In plain talk keep an eye on the financial fundamentals of your holdings and wait for cycle adjustments to carry prices back toward their historic norms.
Not Yet
May 20, 2008
Oil is above $129 per barrel, dollar index is looking iffy, CPI and other inflation related indicators are on the rise and the evidence indicates that we are far from the end of the housing problems. These do not seem to be the elements that would foster a sustained bull market. Neither does it appear to me to be the darkness and panic environment that typify market bottoms. I believe the odds favor a continuation of a widely ranging market marked with highly volatile events.
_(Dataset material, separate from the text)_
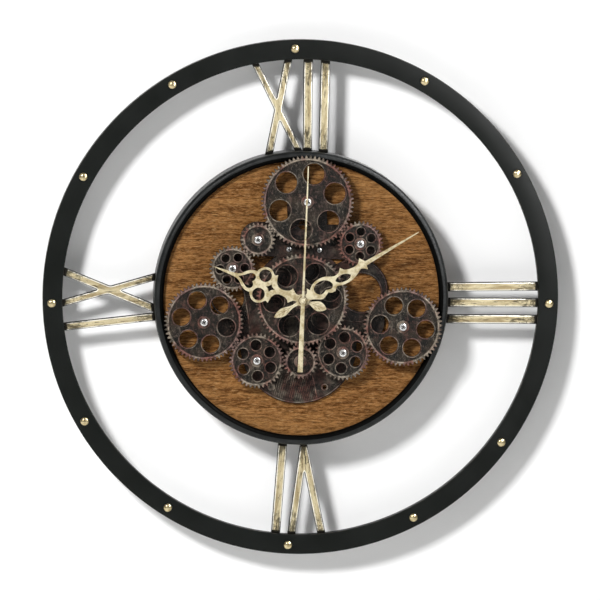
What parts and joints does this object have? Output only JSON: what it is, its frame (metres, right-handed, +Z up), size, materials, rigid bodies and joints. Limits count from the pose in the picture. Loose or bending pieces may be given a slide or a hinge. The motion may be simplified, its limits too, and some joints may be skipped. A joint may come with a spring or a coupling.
{
  "type": "skeleton wall clock",
  "caption": "Large open-frame wall clock: ring with Roman quarter numerals, wood dial in a drum, and a train of meshing gears that turn behind ornate hands.",
  "frame": {"origin": "on the hands' axis, halfway between the wall plane and the front of the centre cap; the wall plane is at y = +35.75 mm", "axes": "+Z up the wall to twelve o'clock, +X to three o'clock, -Y out of the wall towards the reader of the clock"},
  "size_m": [0.6, 0.0716, 0.6],
  "materials": {
    "black_metal": "charcoal black satin powder coat",
    "brass": "bright domed and turned brass",
    "antique_gold": "antique pale gold, rubbed dark at the ends",
    "wood": "medium oak, fine grain running across",
    "relief_plate": "cast resin, dark bronze, brushed highlights",
    "bronze_resin": "cast resin, dark bronze with reddish brushed highlights on the raised edges",
    "steel": "bright",
    "hand_gold": "pale cream gold, satin",
    "black_plastic": "moulded, fine texture",
    "cell_jacket": "plain printed jacket with no lettering"
  },
  "bodies": {
    "frame": {"outer_ring": "black_metal", "rivet_12": "brass", "rivet_01": "brass", "rivet_02": "brass", "rivet_03": "brass", "rivet_04": "brass", "rivet_05": "brass", "rivet_06": "brass", "rivet_07": "brass", "rivet_08": "brass", "rivet_09": "brass", "rivet_10": "brass", "rivet_11": "brass", "numeral_xii_x": "antique_gold", "numeral_xii_i_left": "antique_gold", "numeral_xii_i_right": "antique_gold", "numeral_iii_i_upper": "antique_gold", "numeral_iii_i_middle": "antique_gold", "numeral_iii_i_lower": "antique_gold", "numeral_vi_v": "antique_gold", "numeral_vi_i": "antique_gold", "numeral_ix_x": "antique_gold", "numeral_ix_i": "antique_gold", "drum_ring": "black_metal", "hanger": "black_metal", "dial_board": "wood", "gear_plate": "relief_plate", "plate_screw_left": "steel", "plate_screw_right": "steel", "lower_left_gear_screw": "steel", "lower_right_gear_screw": "steel", "left_gear_screw": "steel", "right_gear_screw": "steel", "left_idler_screw": "steel", "upper_left_idler_screw": "steel", "top_gear_screw": "steel", "right_idler_screw": "steel", "centre_nut": "brass", "movement_case": "black_plastic", "movement_cell": "cell_jacket", "drive_case": "black_plastic", "drive_cell": "cell_jacket"},
    "centre_gear": {"centre_gear": "bronze_resin"},
    "drive_pinion": {"drive_pinion": "bronze_resin", "drive_shaft": "steel"},
    "lower_left_gear": {"lower_left_gear": "bronze_resin"},
    "lower_right_gear": {"lower_right_gear": "bronze_resin"},
    "left_gear": {"left_gear": "bronze_resin"},
    "right_gear": {"right_gear": "bronze_resin"},
    "left_idler": {"left_idler": "bronze_resin"},
    "upper_left_idler": {"upper_left_idler": "bronze_resin"},
    "top_gear": {"top_gear": "bronze_resin"},
    "right_idler": {"right_idler": "bronze_resin"},
    "hour_hand": {"hour_hand": "hand_gold", "hour_tube": "brass"},
    "minute_hand": {"minute_hand": "hand_gold", "minute_tube": "brass"},
    "second_hand": {"second_hand": "hand_gold", "second_arbor": "steel"},
    "setting_knob": {"setting_knob": "black_plastic"}
  },
  "joints": [
    {"name": "centre_gear_spin", "type": "hinge", "parent": "frame", "child": "centre_gear", "pos_m": [0, 0, 0], "axis": [0, 1, 0], "continuous": true},
    {"name": "drive_pinion_spin", "type": "hinge", "parent": "frame", "child": "drive_pinion", "pos_m": [-0.00214, 0, -0.07197], "axis": [0, 1, 0], "continuous": true},
    {"name": "lower_left_gear_spin", "type": "hinge", "parent": "frame", "child": "lower_left_gear", "pos_m": [-0.05253, 0, -0.07118], "axis": [0, 1, 0], "continuous": true},
    {"name": "lower_right_gear_spin", "type": "hinge", "parent": "frame", "child": "lower_right_gear", "pos_m": [0.04739, 0, -0.06261], "axis": [0, 1, 0], "continuous": true},
    {"name": "left_gear_spin", "type": "hinge", "parent": "frame", "child": "left_gear", "pos_m": [-0.11378, 0, -0.02618], "axis": [0, 1, 0], "continuous": true},
    {"name": "right_gear_spin", "type": "hinge", "parent": "frame", "child": "right_gear", "pos_m": [0.11729, 0, -0.03279], "axis": [0, 1, 0], "continuous": true},
    {"name": "left_idler_spin", "type": "hinge", "parent": "frame", "child": "left_idler", "pos_m": [-0.08073, 0, 0.03598], "axis": [0, 1, 0], "continuous": true},
    {"name": "upper_left_idler_spin", "type": "hinge", "parent": "frame", "child": "upper_left_idler", "pos_m": [-0.05099, 0, 0.06948], "axis": [0, 1, 0], "continuous": true},
    {"name": "top_gear_spin", "type": "hinge", "parent": "frame", "child": "top_gear", "pos_m": [0.00644, 0, 0.11291], "axis": [0, 1, 0], "continuous": true},
    {"name": "right_idler_spin", "type": "hinge", "parent": "frame", "child": "right_idler", "pos_m": [0.06771, 0, 0.064], "axis": [0, 1, 0], "continuous": true},
    {"name": "second_hand_spin", "type": "hinge", "parent": "frame", "child": "second_hand", "pos_m": [0, 0, 0], "axis": [0, 1, 0], "continuous": true},
    {"name": "minute_hand_spin", "type": "hinge", "parent": "frame", "child": "minute_hand", "pos_m": [0, 0, 0], "axis": [0, 1, 0], "continuous": true},
    {"name": "hour_hand_spin", "type": "hinge", "parent": "frame", "child": "hour_hand", "pos_m": [0, 0, 0], "axis": [0, 1, 0], "continuous": true},
    {"name": "setting_knob_spin", "type": "hinge", "parent": "frame", "child": "setting_knob", "pos_m": [-0.015, 0, 0.015], "axis": [0, 1, 0], "continuous": true}
  ],
  "couplings": [
    {"joint": "drive_pinion_spin", "follows": "centre_gear_spin", "ratio": -2.75},
    {"joint": "lower_left_gear_spin", "follows": "centre_gear_spin", "ratio": 1.6923},
    {"joint": "lower_right_gear_spin", "follows": "centre_gear_spin", "ratio": 1.6923},
    {"joint": "left_gear_spin", "follows": "centre_gear_spin", "ratio": -1.1786},
    {"joint": "right_gear_spin", "follows": "centre_gear_spin", "ratio": -1.1786},
    {"joint": "left_idler_spin", "follows": "centre_gear_spin", "ratio": 2.0625},
    {"joint": "upper_left_idler_spin", "follows": "centre_gear_spin", "ratio": -2.75},
    {"joint": "top_gear_spin", "follows": "centre_gear_spin", "ratio": 1},
    {"joint": "right_idler_spin", "follows": "centre_gear_spin", "ratio": -2.0625},
    {"joint": "minute_hand_spin", "follows": "second_hand_spin", "ratio": 0.016667},
    {"joint": "hour_hand_spin", "follows": "second_hand_spin", "ratio": 0.0013889},
    {"joint": "setting_knob_spin", "follows": "second_hand_spin", "ratio": -0.0055556}
  ]
}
So what does this mean for Community Bank investors? I say again stick with value investing and ride through these tough times. Also investors need to be highly selective and do thorough due diligence on any prospective purchases. The fundamentals of a bank ultimately prevail.
With that being said I also believe that it is not yet the time to expect a wash of market euphoria to lift portfolio values. This is a time for earning it the old fashioned way —– add patience to value holdings.
True or False
March 17, 2008
Bear Stearns had the dumbest management team on Wall Street and made the poorest investments of all the firms. I’m going to say a big fat False! There is more to come people. The list of valuation surprises continues to grow— Countrywide, Bank of America, Bear Stearns………….. and I believe etc.
For the community bank investors for whom this blog is created I reiterate my reiteration to stay the course as a small cap value investor. Keep it simple and stick with the solid well valued community banks. Additionally, put a few more gallons in your “Patience” tank. It is going to take a few more quarters before market valuation levels return to pre-established norms.